I saw the world in the way capitalists intended that I should see the world. Or at any rate my attempt to see the world for myself and on behalf of other peoples was severely restricted by the frames of reference which I had required–precisely in the educational ladder and moving towards a more skilled position. So that struggle to disentangle this commitment on my part from the ideological framework with which I started, and to try to develop an alternate vision of the world which was more in tune with… that emotional or gut commitment to our own people.14 

Rodney’s “gut commitment” to the people prevented him from carelessly embracing the established social sciences, which had centered on the European experience but nonetheless claimed to be universal in scope and application. Instead, Rodney put capitalist forces in the context of the experiences of black people, elaborating on how their unique social and cultural circumstances interacted with the profit motives and administrative strategies of Europeans.
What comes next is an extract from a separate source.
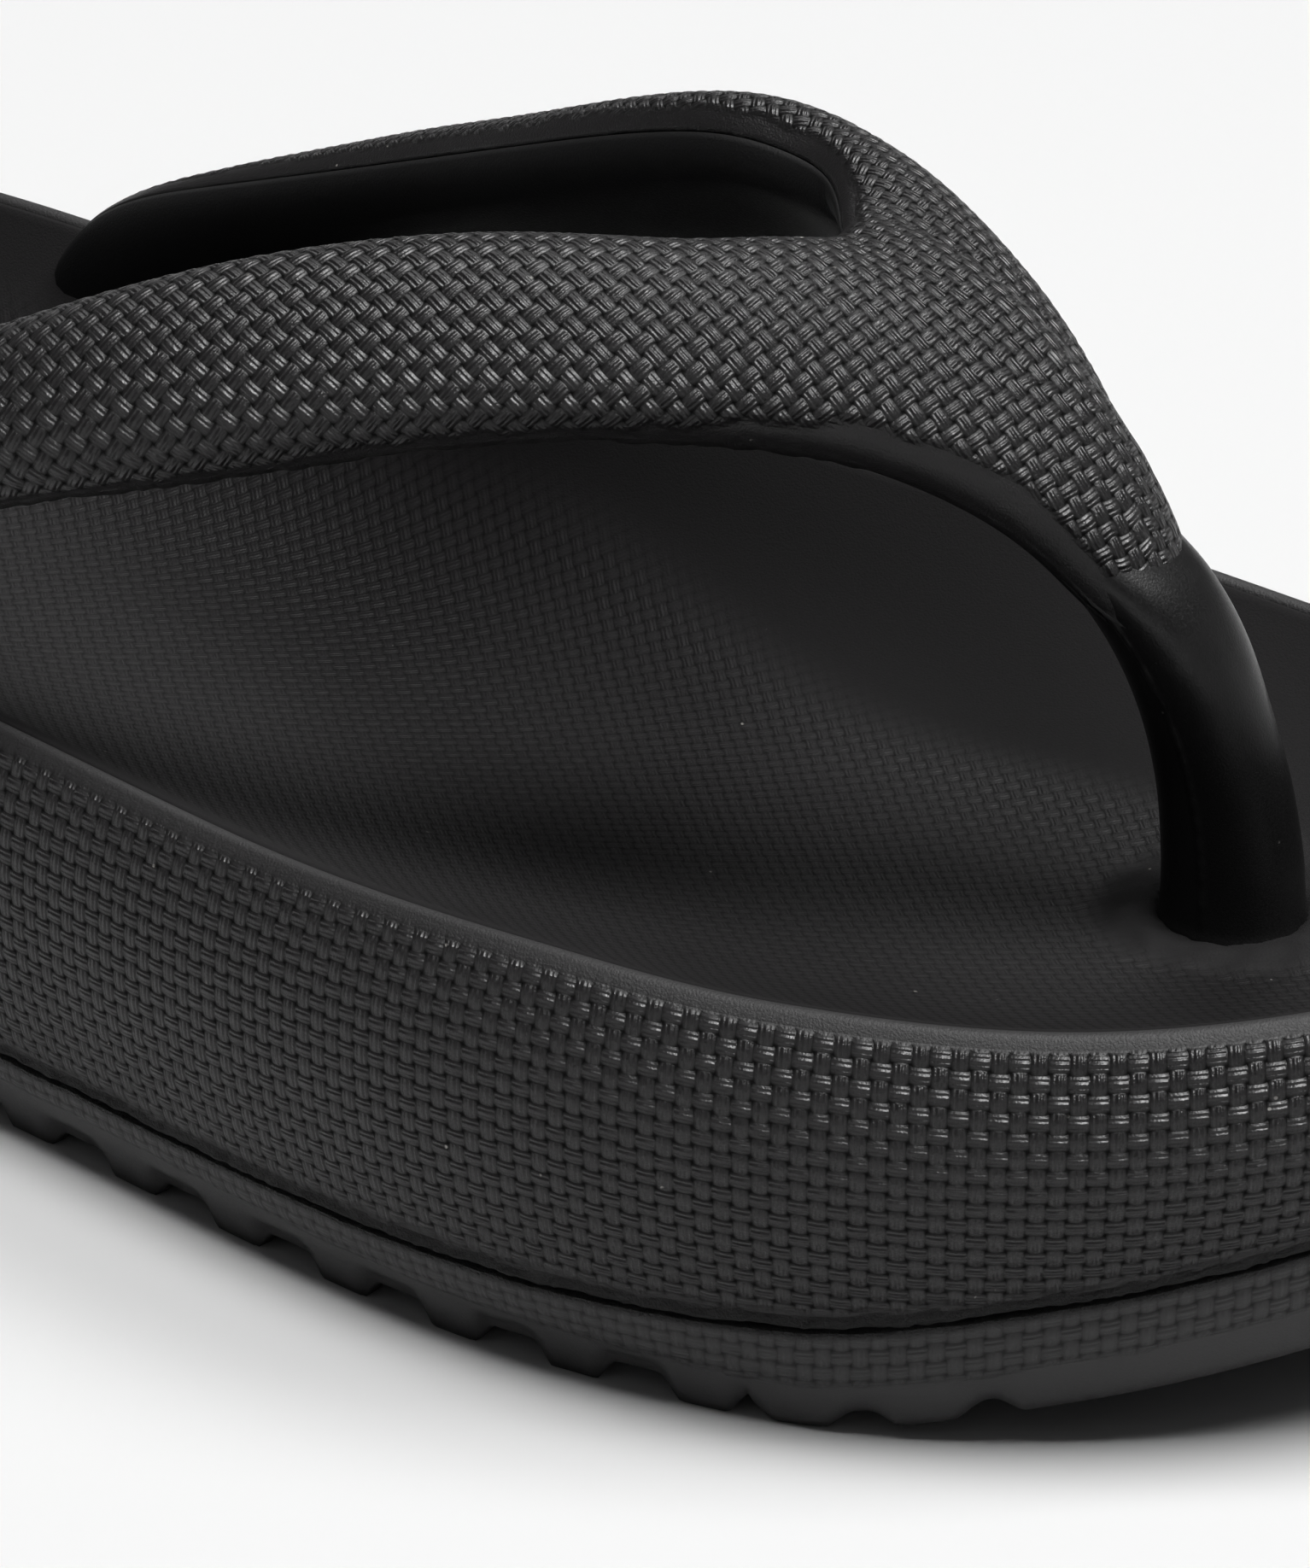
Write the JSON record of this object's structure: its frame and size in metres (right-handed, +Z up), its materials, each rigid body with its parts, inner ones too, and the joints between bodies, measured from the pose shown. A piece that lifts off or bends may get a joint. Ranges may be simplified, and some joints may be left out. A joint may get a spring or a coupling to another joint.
{
  "type": "flip flop",
  "caption": "Right-foot thong sandal: thick dished foam sole with a ribbed tread, and a padded Y strap on a toe post.",
  "frame": {"origin": "on the ground, at the centre of the sandal's plan box", "axes": "toe towards -Y, heel towards +Y, inner (medial) side towards +X, +Z up"},
  "size_m": [0.0984, 0.2638, 0.0815],
  "materials": {
    "sidewall_foam": "matte foam with a basket-weave relief",
    "footbed_foam": "matte foam with a fine zigzag relief",
    "outsole_foam": "matte foam",
    "strap_foam": "satin foam with a diagonal basket-weave relief",
    "lining_foam": "smooth matte foam",
    "post_foam": "smooth satin foam",
    "hard_nylon": "satin moulded plastic"
  },
  "bodies": {
    "root": {"midsole": "sidewall_foam", "footbed": "footbed_foam", "outsole": "outsole_foam", "strap_cover": "strap_foam", "strap_lining": "lining_foam", "toe_post": "post_foam", "toe_post_washer": "hard_nylon", "lateral_strap_anchor": "hard_nylon", "medial_strap_anchor": "hard_nylon"}
  },
  "joints": []
}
He also refuted the Western tradition of viewing the non-West simply as less “developed” or “primitive” versions of Europe. When Europeans “underdeveloped” Africa, Rodney argues, they purposefully undid its finest achievements, creating new structural obstacles specific to each region and setting black people up for ever greater oppression. Just as Fanon once said, it is therefore not a matter of “catching up” to Europe — a goal made impossible by the fundamental inequities of capitalism.15 One must find another way forward.  

Fig 2: From the cover of A History of the Guyanese Working People, 1881-1905 (published 1981). Rodney dedicated the book to his mother and the working people of Guyana.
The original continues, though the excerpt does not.